A year later, in 1903, Denman House at 19–20 Piccadilly was designed by Harold Arthur Woodington and constructed using Portland stone, wood paneling, and brass fixtures. In the early 1900s, plans to widen Piccadilly threatened the building; instead of being demolished, its façade was relocated 10 yards back to its current position.

In 1909, Cordings was granted a Royal Warrant as waterproofers to the future King George V. In 1922, the then-young Prince of Wales selected Cordings as an outfitter. Later, it became known for producing Newmarket boots for the Queen Mother, the Duke of Windsor, and Mrs.

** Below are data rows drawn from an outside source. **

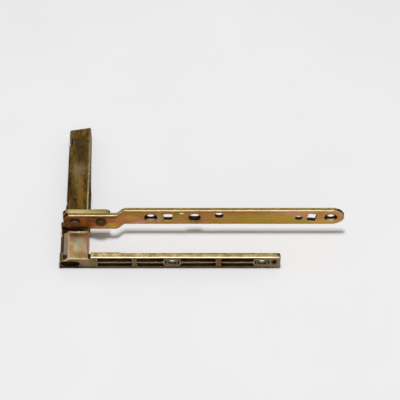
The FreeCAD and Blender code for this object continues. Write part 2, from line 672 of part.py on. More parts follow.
os.makedirs("parts", exist_ok=True)
save("frame_rail", make_rail())
save("bearing_saddle", make_saddle())
save("pivot_pin", make_pin())
save("thrust_washer", make_washer())
save("barrel_bush", make_bush())
save("pin_clip", make_clip())
save("hinge_plate", make_plate())
save("sash_arm", make_arm())
save("inner_rivet", make_rivet(INNER_RIVET_X, INNER_HEAD_HEIGHT))
save("outer_rivet", make_rivet(OUTER_RIVET_X, OUTER_HEAD_HEIGHT))
save("sash_post", make_post())
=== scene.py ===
import math

import bpy
from mathutils import Euler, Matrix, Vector


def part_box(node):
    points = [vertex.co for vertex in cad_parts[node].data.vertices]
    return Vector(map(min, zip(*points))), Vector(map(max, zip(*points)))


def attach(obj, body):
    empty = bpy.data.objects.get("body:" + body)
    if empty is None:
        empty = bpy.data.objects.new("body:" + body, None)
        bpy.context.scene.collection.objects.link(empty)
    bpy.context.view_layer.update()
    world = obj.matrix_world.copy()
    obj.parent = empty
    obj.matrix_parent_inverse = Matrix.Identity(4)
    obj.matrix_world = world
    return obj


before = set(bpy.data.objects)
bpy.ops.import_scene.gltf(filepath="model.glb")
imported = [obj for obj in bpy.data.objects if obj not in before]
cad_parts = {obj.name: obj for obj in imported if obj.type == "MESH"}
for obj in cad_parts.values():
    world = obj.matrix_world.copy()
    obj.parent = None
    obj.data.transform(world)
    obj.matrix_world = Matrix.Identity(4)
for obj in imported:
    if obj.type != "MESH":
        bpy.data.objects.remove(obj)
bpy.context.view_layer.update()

bl_info = {
    "name": "Window Corner Hinge Looks",
    "version": (1, 0, 0),
    "blender": (4, 5, 0),
    "location": "3D View > Sidebar > Corner Hinge",
    "description": "Finishes a window corner hinge in plated steel and zinc casting, and lights it",
    "category": "Object",
}

MM = 0.001

# Noise: the range that nearly all its values fall in, scales to the metre and shifts in metres

NOISE_RANGE = (0.3, 0.7)
EDGE_NOISE = 260.0
SHADE_AND_GRIME_NOISE = 180.0
PATCH_NOISE = 380.0
ROUNDING_NOISE = 300.0
FLOOR_NOISE = 9.0
WAVE_SCALE = 140.0
ROSE_SHIFT = (0.31, 0.17, 0.05)
GREEN_SHIFT = (-0.42, 0.11, 0.23)
WAVE_SHIFT = (0.2, 0.1, 0.4)
GLOSS_SHIFT = (-0.3, 0.2, 0.1)

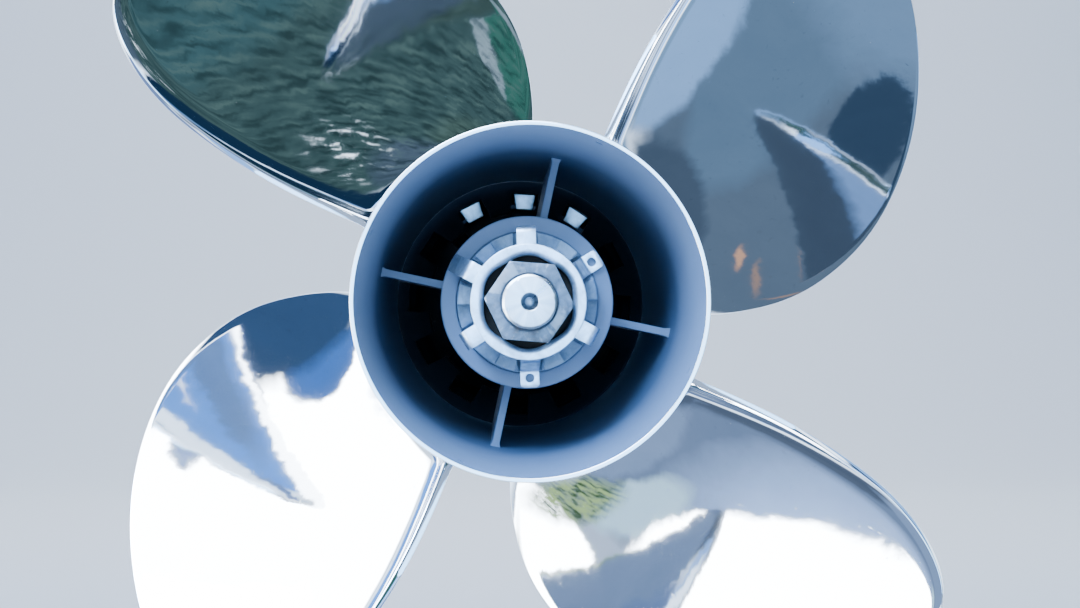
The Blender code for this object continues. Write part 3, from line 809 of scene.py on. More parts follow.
# Lock ring and ring nut
# A castellated ring nut, painted black, that is screwed into the drive's housing behind the carrier to keep
# it in, and the thin zinc-plated ring between them, whose three lugs stand in the nut's upper slots.
RING_NUT_SLOTS = 12
RING_NUT_BORE = 0.0368
RING_NUT_SLOT_ROOT = 0.0453
RING_NUT_SLOT_WIDTH = 0.0112
RING_NUT_SLOT_REACH = 0.016
RING_NUT_ANGLE = radians(57)
RING_NUT_PITCH = 0.002
RING_NUT_THREAD = 0.0012
RING_NUT_EASING = 0.0004
THREAD_LEAD_IN = 0.001
LUGS = 3
LUG_WIDTH = 0.0100
LUG_ROOT_WIDTH = 0.0060
LUG_STEP = radians(30)
LUG_END = 0.0392
LUG_OVERLAP = 0.001
LOCK_RING_BORE = 0.0461
LOCK_RING_ROUNDING = 0.0003
CUP_RIM_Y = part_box("tab_washer")[0].y
CUP_RADIUS = 0.0170
DIRT_BROWN = (0.020, 0.016, 0.014)
ZINC_BRIGHT = (0.62, 0.78, 0.94)
ZINC_DULL = (0.36, 0.45, 0.55)


def caked_dirt(tree, place):
    """Where rusty dirt has gathered, deep in the washer's cup around the nut."""
    x, y, z = coordinates(tree, place)
    inwards = (CUP_RADIUS - distance(x, z)) / 0.0008
    depth = (y - CUP_RIM_Y - 0.0012) / 0.0022
    return inwards.as_share() * depth.as_share()


def zinc_plate():
    """Zinc plating on sheet, bright where it was rubbed and dull in patches, with dirt deep in the cup."""
    made, tree, place = new_material("zinc-plated sheet", 0.85, 0.3)
    skin = use(tree, grain, Vector=place, Size=0.0004)
    dull = stain(tree, place, 0.005, 0.42, 0.45)
    rubbed = stain(tree, place, 0.0018, 0.30, 0.5)
    dirt = caked_dirt(tree, place)
    plated = blend(tree, (dull - rubbed * 0.5).as_share(), ZINC_BRIGHT, ZINC_DULL)
    return surfaced(
        made,
        skin["Height"] * 0.6 + dull * 0.4,
        0.00003,
        Base_Color=blend(tree, dirt, plated, DIRT_BROWN),
        Metallic=0.85 - dirt * 0.85,
        Roughness=dull * 0.10 + skin["Shade"] * 0.10 + dirt * 0.4 + 0.30,
    )


zinc_sheet = zinc_plate()
low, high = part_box("lock_ring")
roundings = (LOCK_RING_ROUNDING,) * 4
lock_ring = collar("lock_ring_sheet", high.x, LOCK_RING_BORE, (low.y, high.y), roundings, corner_steps=3)
lug_length = LOCK_RING_BORE + LUG_OVERLAP - LUG_END
lug = block(
    "lock_ring_lugs",
    (lug_length, high.y - low.y, LUG_WIDTH),
    (LUG_END + lug_length / 2, (low.y + high.y) / 2, 0),
    0.0004,
)
for vertex in lug.data.vertices:
    inwards = (high.x - vertex.co.x) / (high.x - RING_NUT_BORE)
    vertex.co.z *= 1 - (1 - LUG_ROOT_WIDTH / LUG_WIDTH) * inwards
combined(lock_ring, [ring_of(lug, LUGS, RING_NUT_ANGLE, LUG_STEP)], "UNION")
finished(lock_ring, zinc_sheet, "carrier", "lock_ring")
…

Simpson.

During the 1920s, urban redevelopment resulted in the loss of the Regent Street frontage, and the Great Depression later led to the closure of the St James's shop. Cordings subsequently increased its product range to include British country wear, such as Mackintosh raincoats, covert coats, Tweed jackets, Corduroy and Moleskin trousers, and Tattersall shirts.

In 1971, Cordings was acquired by the owners of University Motors, an MG sports car dealership. Later, it expanded its Piccadilly premises in 1991 to include the adjacent property at 20 Piccadilly.

In 1998, Princess Anne, then-president of the British Clothing Export Council, visited the store. In 2000, Guy Ritchie wore jackets from Cordings in his film, Snatch.

===21st century===
In December 2003, musician Eric Clapton acquired a partial stake in Cordings. Before Clapton's involvement, Cordings was primarily associated with country pursuits such as hunting, shooting, and fishing, and was struggling financially. Under new ownership, Cordings expanded its offerings to include a women's line, initiated by Clapton's wife, who sought suitable country wear. Cordings also launched an e-commerce platform to increase its accessibility beyond its London store.

In 2012, a fire at the Cordings store destroyed its entire Christmas stock.

In November 2015, Cordings opened its second store, in Harrogate, in a listed Victorian townhouse. However, in March 2021, the Harrogate location closed.

==Clothing==
Cordings is credited with the creation of the covert coat and is recognised for adapting traditional checks from horse blankets for the design of Tattersall shirts, which are now commonplace in country attire.

Cordings is known for its great country clothing. Its clothing range includes caps, lambswool knits, waistcoats, city suits, and a variety of accessories. Its clothing range was acknowledged by the Duke of Wellington, who remarked that Cordings operated as a complete outfitter.